The Exterior of the new S5 Sportback is not dissimilar in appearance from big brother Audi S7. The familiar singleframe grille surround appears once again. Strangely under this iteration it seems closer in appearance to vehicles in the Hyundai lineup, which is no coincidence considering who Audi’s former design chief and Hyundai’s current design chief is. That would be Peter Schreyer. We know that nearly every story ever written about either the Audi or Hyundai brands includes his name but the fact is that his influence continues to weigh heavily across the industry.

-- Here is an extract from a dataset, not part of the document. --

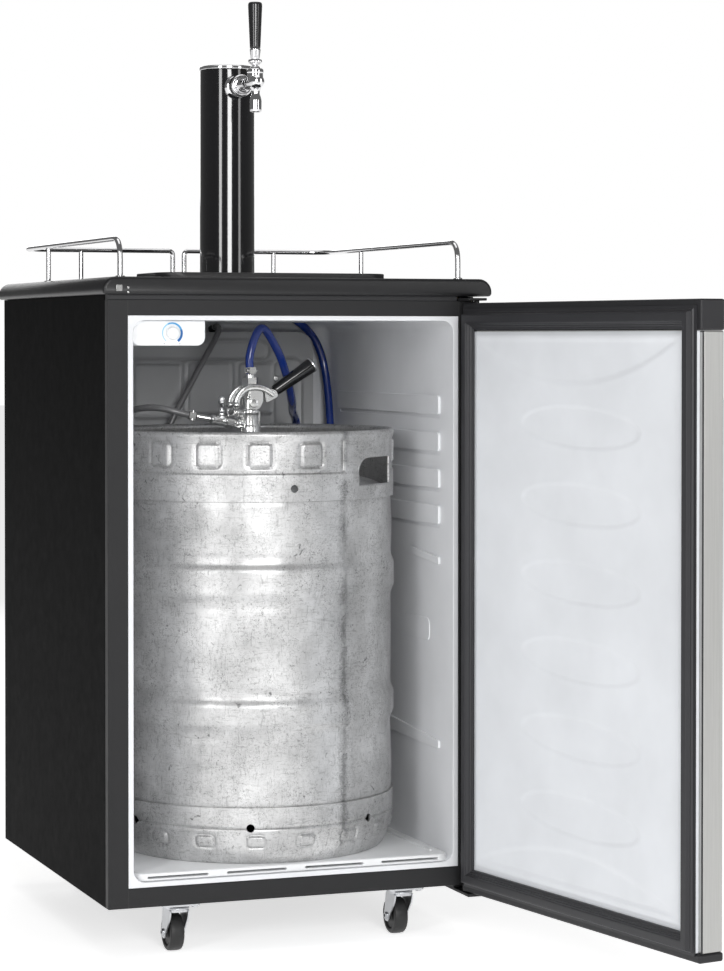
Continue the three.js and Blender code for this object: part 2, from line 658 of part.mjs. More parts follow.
const wheelFoot = cylinder.high + 60 + gap;
function co2Valve() {
  const { x, y } = cylinder;
  const disc = rod(19, [x, y, wheelFoot + 3], [x, y, wheelFoot + 13], 19, 12);
  const hub = rod(8, [x, y, wheelFoot], [x, y, wheelFoot + 16], 8, 12);
  const socket = rod(5.2, [x, y, wheelFoot - 1], [x, y, cylinder.high + 73], 5.2, 12);
  return cut(join(disc, hub), socket);
}
add('co2_valve_wheel', co2Valve(), blackPlastic);

// ---------- Door hinges ----------
const hingeGap = 1;                  // washer-thick air between a hinge plate and the door
function hingePin(z0, z1) {
  return rod(hinge.pinRadius, [hinge.x, hinge.y, z0], [hinge.x, hinge.y, z1], hinge.pinRadius, 12);
}

function lowerHinge() {
  const high = door.low - hingeGap;
  const leaf = box([234, 261], [-36, 52], [high - 4, high]);
  const riser = box([234, 261], [frame.depth + 2, 52], [high - 1, cabinet.bottom - gap]);
  return join(leaf, riser, hingePin(high - 1, door.low + 11));
}
add('hinge_lower', lowerHinge(), blackSteel);

function upperHinge() {
  const low = frame.top + gap;
  const leaf = box([234, 261], [-36, frame.depth - 1], [low, low + 3.5]);
  return join(leaf, hingePin(low + 1, door.high - 11));
}
add('hinge_upper', upperHinge(), blackSteel);

// ---------- Door ----------
// The door is laid out closed, with u measured from its hinge edge and t outwards from its inner face,
// then the whole group is turned about the hinge pins to stand open.
const doorGroup = new THREE.Group();
const swing = new THREE.Group();
swing.position.set(hinge.x, hinge.y, 0);
swing.rotation.z = (door.openAngle * Math.PI) / 180;
doorGroup.position.set(hinge.inset, hinge.fromInner, 0);
swing.add(doorGroup);
kegerator.add(swing);

const cap = { top: 38, bottom: 11 };
function doorBox([u0, u1], [t0, t1], [z0, z1]) {
  return box([-u1, -u0], [-t1, -t0], [z0, z1]);
}

function doorPanel() {
  const high = [door.low + cap.bottom + gap, door.high - cap.top - gap];
  return doorBox([0, door.width], [4.5, door.thickness], high);
}
const pinHole = (z0, z1) => rod(hinge.pinRadius + 0.3, [-hinge.inset, -hinge.fromInner, z0],
  [-hinge.inset, -hinge.fromInner, z1], hinge.pinRadius + 0.3, 12);
add('door_panel', doorPanel(), stainless, doorGroup);

const inner = { border: 29, low: 98, high: 830 };
function doorLiner() {
  const edge = 6;
  const low = door.low + cap.bottom + gap;
  const high = door.high - cap.top - gap;
  return doorBox([edge, door.width - edge], [0, 4.2], [low, high]);
}
add('door_liner', doorLiner(), whitePlastic, doorGroup);

function doorCap(low, high, hole) {
  return cut(doorBox([-0.8, door.width + 0.8], [0, door.thickness + 0.8], [low, high]), hole);
}
add('door_top_cap', doorCap(door.high - cap.top, door.high, pinHole(door.high - 12, door.high + 1)),
  blackPlastic, doorGroup);
add('door_bottom_cap', doorCap(door.low, door.low + cap.bottom, pinHole(door.low - 1, door.low + 12)),
  blackPlastic, doorGroup);

// The gasket is a magnetic strip round the inner face, narrower at its lip than at its root.
function doorGasket() {
  const root = -gap;
  const ring = (outer, inside_, t0, t1) => {
    const outside = doorBox([outer, door.width - outer], [t1, t0], [door.low + outer, door.high - outer]);
    const opening = doorBox([inside_, door.width - inside_], [t1 - 1, t0 + 1],
      [inner.low + inside_ - inner.border, inner.high - inside_ + inner.border]);
    return cut(outside, opening);
  };
  return join(ring(8, inner.border, root, -6), ring(13, inner.border - 3, -5.9, -door.gasket));
}
add('door_gasket', doorGasket(), greyPlastic, doorGroup);

// ---------- Casters ----------
function casterPlate(x, y) {
  const half = caster.plate / 2;
  const high = cabinet.bottom - gap;
  const leaf = box([x - half, x + half], [y - half, y + half], [high - 2.5, high]);
  return join(leaf, rod(15, [x, y, high - 5.5], [x, y, high - 2], 17, 12));
}

function casterFork(x, y) {
  const crown = cabinet.bottom - gap - 5.5 - gap;
  const axleY = y + caster.trail;
  const axleZ = caster.wheelRadius;
  const head = rod(16, [x, y, crown - 3], [x, y, crown], 16, 12);
  const roof = box([x - 13.5, x + 13.5], [y - 14, axleY - 2], [crown - 5, crown - 2]);
  const leg = (side) => {
    const outline = new THREE.Shape();
    outline.moveTo(y - 14, crown - 2);
    outline.lineTo(axleY - 7, axleZ - 4);
    outline.absarc(axleY, axleZ, 7.5, -Math.PI * 0.9, 0);
    outline.lineTo(axleY + 4, crown - 2);
    outline.closePath();
    const settings = { depth: 2, bevelEnabled: false, curveSegments: 3 };
    const geometry = new THREE.ExtrudeGeometry(outline, settings);
    geometry.applyMatrix4(new THREE.Matrix4().makeBasis(
      new THREE.Vector3(0, 1, 0), new THREE.Vector3(0, 0, 1), new THREE.Vector3(1, 0, 0)));
    geometry.translate(side > 0 ? x + 11.5 : x - 13.5, 0, 0);
    return solid(geometry);
  };
  const axle = rod(3, [x - 16, axleY, axleZ], [x + 16, axleY, axleZ], 3, 8);
  return join(head, roof, leg(-1), leg(1), axle);
}

function casterWheel(x, y) {
  const r = caster.wheelRadius;
  const half = 10;
  const outline = [[3.3, -half], [r - 2.5, -half], [r, -half + 3], [r, half - 3], [r - 2.5, half],
    [3.3, half], [3.3, -half]];
  const points = outline.map(([radius, z]) => new THREE.Vector2(radius, z));
  const geometry = new THREE.LatheGeometry(points, 20);
  geometry.rotateZ(Math.PI / 2);
  geometry.translate(x, y + caster.trail, r);
  return solid(geometry);
}

for (const [sideName, x] of [['left', -caster.x], ['right', caster.x]]) {
  for (const [endName, y] of [['front', caster.frontY], ['rear', caster.rearY]]) {
    add(`caster_plate_${endName}_${sideName}`, casterPlate(x, y), zinc);
    add(`caster_fork_${endName}_${sideName}`, casterFork(x, y), zinc);
    add(`caster_wheel_${endName}_${sideName}`, casterWheel(x, y), rubber);
  }
}

// ---------- Origin ----------
// The finished object's origin is on the floor, under the middle of its whole footprint.
kegerator.updateMatrixWorld(true);
const footprint = new THREE.Box3().setFromObject(kegerator, true);
const middle = footprint.getCenter(new THREE.Vector3());
kegerator.position.set(-middle.x, -middle.y, -footprint.min.z);

export default kegerator;
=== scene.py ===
"""Kegerator: the looks of a keg refrigerator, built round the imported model.

Sizes in this script are millimetres from the cabinet's middle, its front face and the floor, and
cab() and door() turn them into the frame's metres.
"""

import math

import bmesh
import bpy
import numpy as np
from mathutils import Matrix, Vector


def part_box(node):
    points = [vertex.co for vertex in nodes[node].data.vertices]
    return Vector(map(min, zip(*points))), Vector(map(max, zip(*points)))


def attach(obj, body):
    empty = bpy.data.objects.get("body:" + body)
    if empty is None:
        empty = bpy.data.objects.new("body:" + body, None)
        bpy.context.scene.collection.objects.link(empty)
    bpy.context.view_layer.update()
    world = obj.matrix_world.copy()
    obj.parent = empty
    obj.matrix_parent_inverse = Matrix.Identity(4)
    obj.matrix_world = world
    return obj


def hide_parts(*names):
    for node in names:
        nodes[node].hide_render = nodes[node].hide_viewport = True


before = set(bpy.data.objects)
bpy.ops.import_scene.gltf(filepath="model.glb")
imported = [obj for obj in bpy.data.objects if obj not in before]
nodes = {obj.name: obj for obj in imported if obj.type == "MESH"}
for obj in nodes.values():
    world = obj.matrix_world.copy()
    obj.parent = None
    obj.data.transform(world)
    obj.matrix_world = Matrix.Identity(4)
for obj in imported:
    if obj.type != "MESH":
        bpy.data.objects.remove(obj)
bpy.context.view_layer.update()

# ---------- The frame's own measures, in millimetres ----------
MM = 0.001
shell_low, shell_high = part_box("cabinet_shell")
MIDDLE = (shell_low.x + shell_high.x) / 2 / MM
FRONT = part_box("front_frame")[0].y / MM


def measured(node):
    """A node's lowest and highest corners in this script's own units."""
    low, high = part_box(node)
    shift = Vector((MIDDLE, FRONT, 0))
    return low / MM - shift, high / MM - shift


def cab(points):
    return (np.asarray(points, float) + (MIDDLE, FRONT, 0)) * MM


HINGE_X, HINGE_Y = 250, -26
HINGE_INSET, HINGE_DEPTH = 13, 14
DOOR_OPEN = math.radians(100)
DOOR_WIDTH, DOOR_LOW, DOOR_HIGH, DOOR_THICK = 526, 64, 866, 35.5


def door(points):
    """Points as (across from the hinge edge, outwards from the inner face, up)."""
    points = np.asarray(points, float)
    a = HINGE_INSET - points[:, 0]
    b = HINGE_DEPTH - points[:, 1]
    turned = np.empty_like(points)
    turned[:, 0] = HINGE_X + math.cos(DOOR_OPEN) * a - math.sin(DOOR_OPEN) * b
    turned[:, 1] = HINGE_Y + math.sin(DOOR_OPEN) * a + math.cos(DOOR_OPEN) * b
    turned[:, 2] = points[:, 2]
    return cab(turned)


# ---------- Solids, each as (points, faces) in millimetres ----------
def merge(*parts):
    points, faces, first = [], [], 0
    for part_points, part_faces in parts:
        points.append(np.asarray(part_points, float).reshape(-1, 3))
        faces += [tuple(first + i for i in face) for face in part_faces]
        first += len(part_points)
    return np.concatenate(points), faces


def ring_faces(rows, columns, wrap_rows=True):
    faces = []
    for i in range(rows if wrap_rows else rows - 1):
        k = (i + 1) % rows
        for j in range(columns):
            m = (j + 1) % columns
            faces.append((i * columns + j, i * columns + m, k * columns + m, k * columns + j))
    return faces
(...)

Just above the grille, the hood rises up from its downward lilt, probably a result of pedestrian safety regulations throughout the EU. Sweeping up over the windshield, we are treated to a fantastic ultra-wide panoramic glass roof that can make the cockpit as bright and airy or as dark as you would like. Futuristic LED lighting crisps up the forward corners of the S5 Sportback, and lead rearward with a look that is still unmistakably Audi. In fact, the look is distinctly like that of a fastback A4/S4 variant. The rear flank continues with the crease that is seen on contemporary Audi vehicles today, but what is that we see at the leading edge of the D-pillar? Why, it seems like Audi has appropriated the Hofmeister kink, adapting BMW designer Wilhelm Hofmeister’s kinkiness as their own. At the rear, the S5 Sportback features a distinctive rear diffuser that mimics one found on its Deutsche Tourenwagen Masters (DTM) road racers, down to a quad of chrome-tipped exhaust finishers.
Shoppers in the market for a four-door “coupé” will likely cross-shop the Audi against the Mercedes-Benz C43 AMG and the BMW 440 xDrive Gran Coupe. The new four-door S5 must have connected with consumers in a positive way: It now accounts for almost half of all A5/S5 models sold.
The interior of the S5 Sportback is all-Audi. The 12.3-inch virtual cockpit gauge binnacle is a TFT style display that shows off all gauges and styling cues necessary to match the drive mode you have the car set up for in the first place. If engaged, it can also display a bird’s eye view of Google Earth as seen in our photo below. It is matched by a 7.0-inch standing display atop the center console that works with the Audi Multi Media Interface (MMI) to operate telephone, audio, navigation and climate functions and includes Apple CarPlay and Android Auto connectivity. Since our tester was the S5 sport sedan, it included Classic, Technology and Sport modes that catered to those specific disciplines.
Instead of the normally gorgeous wood trim seen in standard A5 models, our S5 was equipped with a techno carbon fiber trim panel that was seen on the dashboard, doors and console. We think the carbon look is getting played out already and would welcome the use of a more luxurious open-pore wood trim instead.
Heading to the rear seat found surprisingly roomy accommodations for three passengers or two with the armrest/cupholder engaged. Rear seat climate controls were found on the rear of the center console. They offered surprising comfort during a semi-long road trip across the state.
Acceleration from the twin-scroll turbocharged V6 was generally strong when in dynamic mode, but really began to sing when using the paddles for more aggression. Handling from the Quattro system had us sure-footedly cutting corners with purpose while putting the Sportback through its paces on our test loop. Zero to 60 comes in 4.5-seconds. Top speed slots in at a respectable (but governed) 155 mph.
We love the ability of the Audi S5 Sportback Quattro system to act like we’ve applied glue to the pavement. The torque vectoring from Audi’s Sport Differential worked well in a variety of situations seemingly trying to shorten the turning radius of some tighter turns. The effort in steering this sport sedan could be varied between comfort, sport and dynamic modes. Our choice overall was to set it in Dynamic which found the steering adapting according to what we, and the road, asked of it.
Overall it was quite the boulevardier, that garnered looks from most viewers. Others were mildly blasé about it, but that’s their loss, not ours.